▶ _Task directions_:
Every entry must be given again exactly.

▶ _Data rows_:
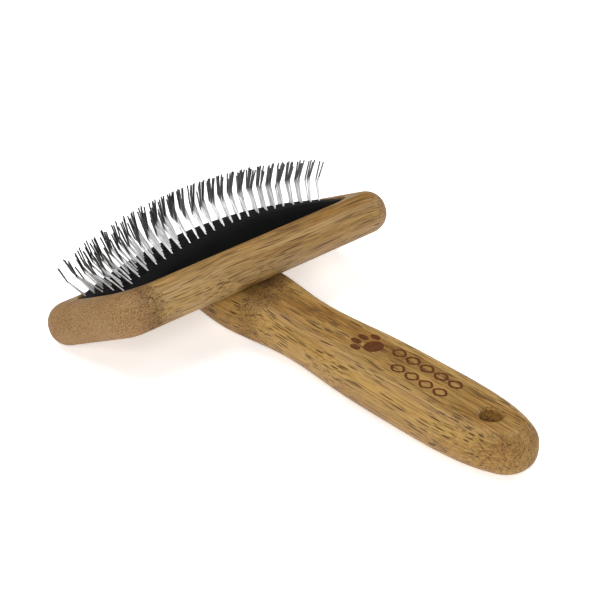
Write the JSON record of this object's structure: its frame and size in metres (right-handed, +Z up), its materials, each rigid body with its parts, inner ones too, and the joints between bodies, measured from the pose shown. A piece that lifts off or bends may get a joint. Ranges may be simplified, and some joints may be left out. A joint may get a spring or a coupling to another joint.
{
  "type": "slicker brush",
  "caption": "Pet slicker brush: a tilted bamboo head with a domed cushion of bent wire pins, on a bamboo handle with a round tip and a hanging hole.",
  "frame": {"origin": "middle of the bounding box in plan, at the surface that the brush lies on", "axes": "+X along the head, +Y from the hanging hole to the head, +Z up, the side that the pins stand on"},
  "size_m": [0.115, 0.1572, 0.0438],
  "materials": {
    "head_bamboo": "oiled satin",
    "handle_bamboo": "oiled satin",
    "pad_rubber": "matte",
    "pad_cloth": "woven",
    "pad_foam": "open cell",
    "pin_steel": "drawn wire",
    "screw_steel": "zinc plated",
    "dowel_wood": "raw"
  },
  "bodies": {
    "root": {"head_block": "head_bamboo", "handle": "handle_bamboo", "face_skin": "pad_rubber", "backing_cloth": "pad_cloth", "foam_cushion": "pad_foam", "neck_screws": "screw_steel", "neck_dowels": "dowel_wood", "pin_line_01": "pin_steel", "pin_line_02": "pin_steel", "pin_line_03": "pin_steel", "pin_line_04": "pin_steel", "pin_line_05": "pin_steel", "pin_line_06": "pin_steel", "pin_line_07": "pin_steel", "pin_line_08": "pin_steel", "pin_line_09": "pin_steel", "pin_line_10": "pin_steel", "pin_line_11": "pin_steel", "pin_line_12": "pin_steel", "pin_line_13": "pin_steel", "pin_line_14": "pin_steel", "pin_line_15": "pin_steel", "pin_line_16": "pin_steel", "pin_line_17": "pin_steel", "pin_line_18": "pin_steel", "pin_line_19": "pin_steel", "pin_line_20": "pin_steel", "pin_line_21": "pin_steel", "pin_line_22": "pin_steel", "pin_line_23": "pin_steel", "pin_line_24": "pin_steel"}
  },
  "joints": []
}
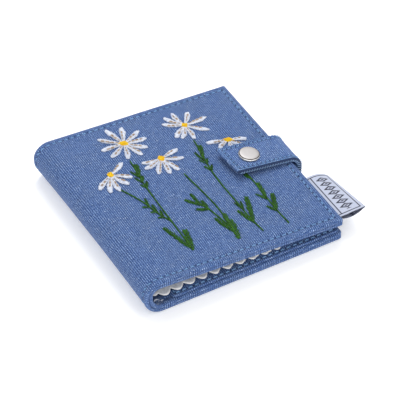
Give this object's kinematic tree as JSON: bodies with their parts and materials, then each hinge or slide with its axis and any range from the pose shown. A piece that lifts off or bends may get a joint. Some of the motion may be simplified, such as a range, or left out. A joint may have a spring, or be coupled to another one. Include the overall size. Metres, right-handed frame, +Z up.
{
  "type": "needle case",
  "caption": "Square book-style needle case in chambray with embroidered daisies, felt leaves with pinked edges, and a press-stud closing tab.",
  "frame": {"origin": "middle of the flat underside of the back cover", "axes": "+X from the spine to the fore-edge, +Y from the tail edge to the head edge, +Z up; modelled closed"},
  "size_m": [0.129, 0.1196, 0.0215],
  "materials": {
    "chambray": "mid-blue chambray, fine twill-like weave of darker and lighter threads, matt",
    "wadding": "soft white fleece wadding",
    "stiff_board": "grey stiffening board",
    "felt": "off-white wool felt, fuzzy",
    "nickel": "satin nickel plate with a brighter bevel",
    "spring_steel": "bare steel wire",
    "woven_label": "white woven ribbon with a dark woven border and motif",
    "white_thread": "white satin-stitch thread, slight sheen",
    "yellow_thread": "yellow satin-stitch thread, slight sheen",
    "green_thread": "dark green satin-stitch thread, slight sheen",
    "blue_thread": "blue topstitching thread, slight sheen"
  },
  "bodies": {
    "back_cover": {"back_cover_outer": "chambray", "back_cover_wadding": "wadding", "back_cover_board": "stiff_board", "back_cover_lining": "chambray", "back_cover_pocket": "chambray", "lower_fold_outer": "chambray", "lower_fold_wadding": "wadding", "lower_fold_lining": "chambray", "tab_root_outer": "chambray", "tab_root_lining": "chambray"},
    "spine": {"spine_outer": "chambray", "spine_wadding": "wadding", "spine_lining": "chambray", "felt_stitched_fold": "felt", "upper_fold_outer": "chambray", "upper_fold_wadding": "wadding", "upper_fold_lining": "chambray"},
    "front_cover": {"front_cover_outer": "chambray", "front_cover_wadding": "wadding", "front_cover_board": "stiff_board", "front_cover_lining": "chambray", "snap_stud": "nickel", "snap_post": "nickel", "woven_label": "woven_label", "daisy_1_petals": "white_thread", "daisy_2_petals": "white_thread", "daisy_3_petals": "white_thread", "daisy_4_petals": "white_thread", "daisy_5_petals": "white_thread", "daisy_1_eye": "yellow_thread", "daisy_2_eye": "yellow_thread", "daisy_3_eye": "yellow_thread", "daisy_4_eye": "yellow_thread", "daisy_5_eye": "yellow_thread", "stem_1": "green_thread", "stem_2": "green_thread", "stem_3": "green_thread", "stem_4": "green_thread", "stem_5": "green_thread"},
    "leaf_front": {"felt_leaf_front": "felt"},
    "leaf_back": {"felt_leaf_back": "felt"},
    "tab_riser": {"tab_riser_outer": "chambray", "tab_riser_lining": "chambray", "tab_bend_outer": "chambray", "tab_bend_lining": "chambray"},
    "tab_flap": {"tab_flap_outer": "chambray", "tab_flap_interfacing": "wadding", "tab_flap_lining": "chambray", "snap_cap": "nickel", "snap_socket": "nickel", "snap_spring": "spring_steel"}
  },
  "joints": [
    {"name": "front_cover_fold", "type": "hinge", "parent": "spine", "child": "front_cover", "pos_m": [-0.05502, 0, 0.01885], "axis": [0, -1, 0], "range_deg": [0, 92], "deforming": ["upper_fold_outer", "upper_fold_wadding", "upper_fold_lining"]},
    {"name": "spine_fold", "type": "hinge", "parent": "back_cover", "child": "spine", "pos_m": [-0.05485, 0, 0.00215], "axis": [0, -1, 0], "range_deg": [0, 90], "deforming": ["lower_fold_outer", "lower_fold_wadding", "lower_fold_lining"]},
    {"name": "front_leaf_turn", "type": "hinge", "parent": "spine", "child": "leaf_front", "pos_m": [-0.0497, 0, 0.0097], "axis": [0, -1, 0], "range_deg": [0, 86]},
    {"name": "back_leaf_turn", "type": "hinge", "parent": "spine", "child": "leaf_back", "pos_m": [-0.0497, 0, 0.0097], "axis": [0, -1, 0], "range_deg": [-88, 0]},
    {"name": "tab_root_fold", "type": "hinge", "parent": "back_cover", "child": "tab_riser", "pos_m": [0.05941, 0, 0.00309], "axis": [0, 1, 0], "range_deg": [0, 90], "deforming": ["tab_root_outer", "tab_root_lining"]},
    {"name": "tab_bend_fold", "type": "hinge", "parent": "tab_riser", "child": "tab_flap", "pos_m": [0.05948, 0, 0.01497], "axis": [0, 1, 0], "range_deg": [0, 83], "deforming": ["tab_bend_outer", "tab_bend_lining"]}
  ],
  "couplings": [
    {"joint": "spine_fold", "follows": "front_cover_fold", "ratio": 0.978},
    {"joint": "front_leaf_turn", "follows": "front_cover_fold", "ratio": 0.934},
    {"joint": "back_leaf_turn", "follows": "front_cover_fold", "ratio": -0.956}
  ]
}
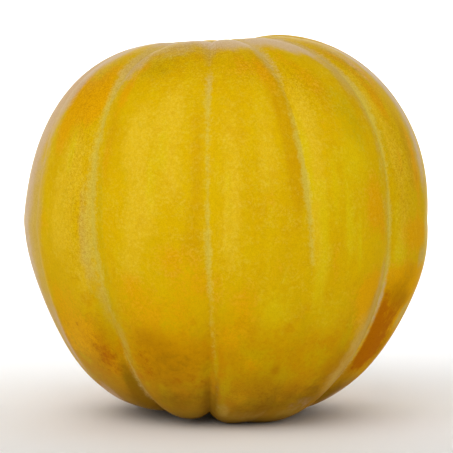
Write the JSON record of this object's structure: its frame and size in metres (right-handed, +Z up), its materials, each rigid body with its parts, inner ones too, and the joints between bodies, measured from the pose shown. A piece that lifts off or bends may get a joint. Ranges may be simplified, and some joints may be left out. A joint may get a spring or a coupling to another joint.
{
  "type": "melon",
  "caption": "Whole ribbed yellow melon, near round, with soft grooves running from end to end, resting upright on small flats under its lowest lobes.",
  "frame": {"origin": "middle of the footprint's box on the surface that the melon rests on", "axes": "+Z up through the stem end, +X along the widest side-to-side extent, -Y towards the viewer"},
  "size_m": [0.14, 0.1356, 0.1315],
  "materials": {
    "melon_skin": "satin natural rind, golden yellow with paler grooves and orange patches"
  },
  "bodies": {
    "root": {"melon": "melon_skin"}
  },
  "joints": []
}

▶ _Response_:
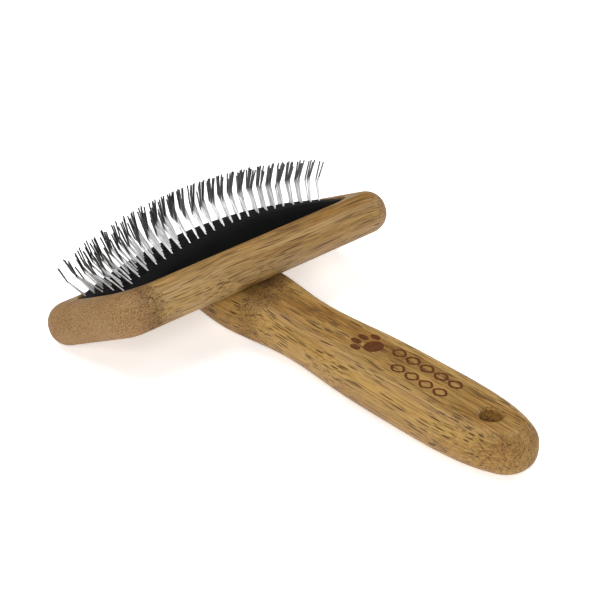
Write the JSON record of this object's structure: its frame and size in metres (right-handed, +Z up), its materials, each rigid body with its parts, inner ones too, and the joints between bodies, measured from the pose shown. A piece that lifts off or bends may get a joint. Ranges may be simplified, and some joints may be left out. A joint may get a spring or a coupling to another joint.
{
  "type": "slicker brush",
  "caption": "Pet slicker brush: a tilted bamboo head with a domed cushion of bent wire pins, on a bamboo handle with a round tip and a hanging hole.",
  "frame": {"origin": "middle of the bounding box in plan, at the surface that the brush lies on", "axes": "+X along the head, +Y from the hanging hole to the head, +Z up, the side that the pins stand on"},
  "size_m": [0.115, 0.1572, 0.0438],
  "materials": {
    "head_bamboo": "oiled satin",
    "handle_bamboo": "oiled satin",
    "pad_rubber": "matte",
    "pad_cloth": "woven",
    "pad_foam": "open cell",
    "pin_steel": "drawn wire",
    "screw_steel": "zinc plated",
    "dowel_wood": "raw"
  },
  "bodies": {
    "root": {"head_block": "head_bamboo", "handle": "handle_bamboo", "face_skin": "pad_rubber", "backing_cloth": "pad_cloth", "foam_cushion": "pad_foam", "neck_screws": "screw_steel", "neck_dowels": "dowel_wood", "pin_line_01": "pin_steel", "pin_line_02": "pin_steel", "pin_line_03": "pin_steel", "pin_line_04": "pin_steel", "pin_line_05": "pin_steel", "pin_line_06": "pin_steel", "pin_line_07": "pin_steel", "pin_line_08": "pin_steel", "pin_line_09": "pin_steel", "pin_line_10": "pin_steel", "pin_line_11": "pin_steel", "pin_line_12": "pin_steel", "pin_line_13": "pin_steel", "pin_line_14": "pin_steel", "pin_line_15": "pin_steel", "pin_line_16": "pin_steel", "pin_line_17": "pin_steel", "pin_line_18": "pin_steel", "pin_line_19": "pin_steel", "pin_line_20": "pin_steel", "pin_line_21": "pin_steel", "pin_line_22": "pin_steel", "pin_line_23": "pin_steel", "pin_line_24": "pin_steel"}
  },
  "joints": []
}
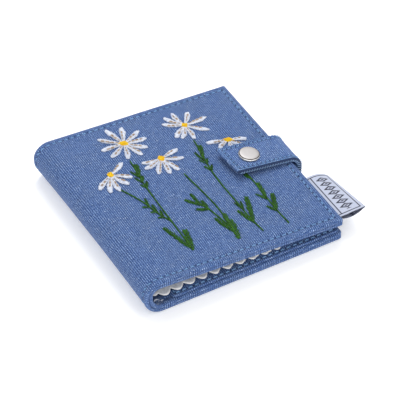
Give this object's kinematic tree as JSON: bodies with their parts and materials, then each hinge or slide with its axis and any range from the pose shown. A piece that lifts off or bends may get a joint. Some of the motion may be simplified, such as a range, or left out. A joint may have a spring, or be coupled to another one. Include the overall size. Metres, right-handed frame, +Z up.
{
  "type": "needle case",
  "caption": "Square book-style needle case in chambray with embroidered daisies, felt leaves with pinked edges, and a press-stud closing tab.",
  "frame": {"origin": "middle of the flat underside of the back cover", "axes": "+X from the spine to the fore-edge, +Y from the tail edge to the head edge, +Z up; modelled closed"},
  "size_m": [0.129, 0.1196, 0.0215],
  "materials": {
    "chambray": "mid-blue chambray, fine twill-like weave of darker and lighter threads, matt",
    "wadding": "soft white fleece wadding",
    "stiff_board": "grey stiffening board",
    "felt": "off-white wool felt, fuzzy",
    "nickel": "satin nickel plate with a brighter bevel",
    "spring_steel": "bare steel wire",
    "woven_label": "white woven ribbon with a dark woven border and motif",
    "white_thread": "white satin-stitch thread, slight sheen",
    "yellow_thread": "yellow satin-stitch thread, slight sheen",
    "green_thread": "dark green satin-stitch thread, slight sheen",
    "blue_thread": "blue topstitching thread, slight sheen"
  },
  "bodies": {
    "back_cover": {"back_cover_outer": "chambray", "back_cover_wadding": "wadding", "back_cover_board": "stiff_board", "back_cover_lining": "chambray", "back_cover_pocket": "chambray", "lower_fold_outer": "chambray", "lower_fold_wadding": "wadding", "lower_fold_lining": "chambray", "tab_root_outer": "chambray", "tab_root_lining": "chambray"},
    "spine": {"spine_outer": "chambray", "spine_wadding": "wadding", "spine_lining": "chambray", "felt_stitched_fold": "felt", "upper_fold_outer": "chambray", "upper_fold_wadding": "wadding", "upper_fold_lining": "chambray"},
    "front_cover": {"front_cover_outer": "chambray", "front_cover_wadding": "wadding", "front_cover_board": "stiff_board", "front_cover_lining": "chambray", "snap_stud": "nickel", "snap_post": "nickel", "woven_label": "woven_label", "daisy_1_petals": "white_thread", "daisy_2_petals": "white_thread", "daisy_3_petals": "white_thread", "daisy_4_petals": "white_thread", "daisy_5_petals": "white_thread", "daisy_1_eye": "yellow_thread", "daisy_2_eye": "yellow_thread", "daisy_3_eye": "yellow_thread", "daisy_4_eye": "yellow_thread", "daisy_5_eye": "yellow_thread", "stem_1": "green_thread", "stem_2": "green_thread", "stem_3": "green_thread", "stem_4": "green_thread", "stem_5": "green_thread"},
    "leaf_front": {"felt_leaf_front": "felt"},
    "leaf_back": {"felt_leaf_back": "felt"},
    "tab_riser": {"tab_riser_outer": "chambray", "tab_riser_lining": "chambray", "tab_bend_outer": "chambray", "tab_bend_lining": "chambray"},
    "tab_flap": {"tab_flap_outer": "chambray", "tab_flap_interfacing": "wadding", "tab_flap_lining": "chambray", "snap_cap": "nickel", "snap_socket": "nickel", "snap_spring": "spring_steel"}
  },
  "joints": [
    {"name": "front_cover_fold", "type": "hinge", "parent": "spine", "child": "front_cover", "pos_m": [-0.05502, 0, 0.01885], "axis": [0, -1, 0], "range_deg": [0, 92], "deforming": ["upper_fold_outer", "upper_fold_wadding", "upper_fold_lining"]},
    {"name": "spine_fold", "type": "hinge", "parent": "back_cover", "child": "spine", "pos_m": [-0.05485, 0, 0.00215], "axis": [0, -1, 0], "range_deg": [0, 90], "deforming": ["lower_fold_outer", "lower_fold_wadding", "lower_fold_lining"]},
    {"name": "front_leaf_turn", "type": "hinge", "parent": "spine", "child": "leaf_front", "pos_m": [-0.0497, 0, 0.0097], "axis": [0, -1, 0], "range_deg": [0, 86]},
    {"name": "back_leaf_turn", "type": "hinge", "parent": "spine", "child": "leaf_back", "pos_m": [-0.0497, 0, 0.0097], "axis": [0, -1, 0], "range_deg": [-88, 0]},
    {"name": "tab_root_fold", "type": "hinge", "parent": "back_cover", "child": "tab_riser", "pos_m": [0.05941, 0, 0.00309], "axis": [0, 1, 0], "range_deg": [0, 90], "deforming": ["tab_root_outer", "tab_root_lining"]},
    {"name": "tab_bend_fold", "type": "hinge", "parent": "tab_riser", "child": "tab_flap", "pos_m": [0.05948, 0, 0.01497], "axis": [0, 1, 0], "range_deg": [0, 83], "deforming": ["tab_bend_outer", "tab_bend_lining"]}
  ],
  "couplings": [
    {"joint": "spine_fold", "follows": "front_cover_fold", "ratio": 0.978},
    {"joint": "front_leaf_turn", "follows": "front_cover_fold", "ratio": 0.934},
    {"joint": "back_leaf_turn", "follows": "front_cover_fold", "ratio": -0.956}
  ]
}
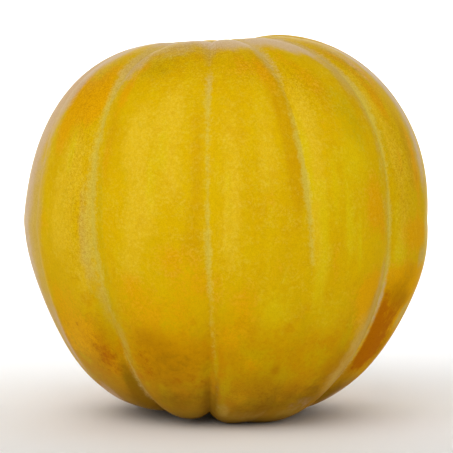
Write the JSON record of this object's structure: its frame and size in metres (right-handed, +Z up), its materials, each rigid body with its parts, inner ones too, and the joints between bodies, measured from the pose shown. A piece that lifts off or bends may get a joint. Ranges may be simplified, and some joints may be left out. A joint may get a spring or a coupling to another joint.
{
  "type": "melon",
  "caption": "Whole ribbed yellow melon, near round, with soft grooves running from end to end, resting upright on small flats under its lowest lobes.",
  "frame": {"origin": "middle of the footprint's box on the surface that the melon rests on", "axes": "+Z up through the stem end, +X along the widest side-to-side extent, -Y towards the viewer"},
  "size_m": [0.14, 0.1356, 0.1315],
  "materials": {
    "melon_skin": "satin natural rind, golden yellow with paler grooves and orange patches"
  },
  "bodies": {
    "root": {"melon": "melon_skin"}
  },
  "joints": []
}